Las mujeres son ciudadanos de segunda, los homosexuales se exponen a diez años de cárcel y se calcula que 6.500 operarios -que trabajaban en condiciones de semiesclavitud- murieron construyendo los estadios. Pocas veces un posicionamiento moral tiene una respuesta tan clara. Entonces, ¿por qué no hemos sido capaces de boicotear el Mundial de Qatar? Además, como todos sabemos, tampoco es que nos desborden las ganas de verlo: es el primero que se celebra en invierno, no hay equipos nacionales deslumbrantes y ni siquiera los niños y adolescentes vibran especialmente ante esta cita deportiva. ¿Cómo es que no pudimos hacer lo correcto? Ni siquiera de intentarlo realmente.
El filósofo francés Thibaud Leplat ha tratado de explicarlo y para ello invocó el concepto de ‘utopía localizada’ de Michel Foucault: los mundiales se asocian a recuerdos mágicos de nuestra infancia y por eso somos reacios a rechazarlos. Además, existe un motivo práctico: todos sabemos que dejar de ver los partidos no mejorará la situación ecológica, ni los Derechos Humanos, ni devolverá la vida a los trabajadores fallecidos. Como mucho, servirá para que sean más cuidadosos para el Mundial de 2026, pero no hay garantía de esto y nuestra mirada cortoplacista dificulta comprometernos con problemas tan lejanos.
Catar o la dignidad humana
Otro freno al boicot, no seamos ingenuos, radica en la existencia de la vital base aérea estadounidense de Al Udeid, situada al sur de Doha, con capacidad para diez mil efectivos. Su mérito principal es haber sido clave durante los combates contra el EIIL (Estado Islámico de Irak y Levante, al que muchos medios se refieren como Isis). Parece improbable que Estados Unidos o cualquier país de la OTAN quiera participar en acciones contra un territorio que alberga una de sus principales equipamientos bélicos. Sería como tirar piedras contra su propio tejado geopolítico.

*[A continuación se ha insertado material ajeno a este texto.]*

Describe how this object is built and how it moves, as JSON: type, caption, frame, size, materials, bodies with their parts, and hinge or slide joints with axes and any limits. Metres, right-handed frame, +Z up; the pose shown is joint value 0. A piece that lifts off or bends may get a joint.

Pasa lo mismo que con la NBA, que se vuelca con Black Lives Matter pero es incapaz de plantar cara a China
Es curioso: en tiempos de hiperactivismo woke, parece más improbable que nunca organizar boicots que realmente sirvan para algo. Se debate mucho sobre causas nobles y poco acerca dignidad humana. Esto es, en gran parte, porque vivimos en un mundo deporte hiperpatrocinado y las causas (feminismo, antirracismo, ecologista…) sirven para conectar con nichos de mercado, mientras que las peleas por la dignidad y los derechos humanos solo valen para enfrentarse a gobiernos poderosos, que pueden cerrar sus territorios a espectáculos deportivos. Bien lo sabe la NBA, que se vuelca con Black Lives Matter pero esconde la cabeza ante cualquier reclamo de boicots hacia China, un mercado al que no quiere renunciar.
Por último, no podemos obviarlo, está el pequeño detalle de que el fútbol es un espectáculo deslumbrante, que engancha más que la heroína. Así lo explicaba, con máxima frustración, el filósofo cristiano marxista Terry Eagleton en uno de sus mejores artículos: "Si cualquier fundación intelectual derechista tuviera que dar con una estrategia
capaz de distraer al populacho de la injusticia política y compensarlo por una vida de durísimo trabajo, la solución siempre sería la misma: fútbol. Salvo el socialismo, no se ha imaginado manera más refinada de resolver los problemas del capitalismo. Y en la pugna entre socialismo y fútbol, el fútbol va varios años luz por delante". Cualquier futbolero con inquietudes igualitarias sabe que tiene razón. Somos así de blandengues.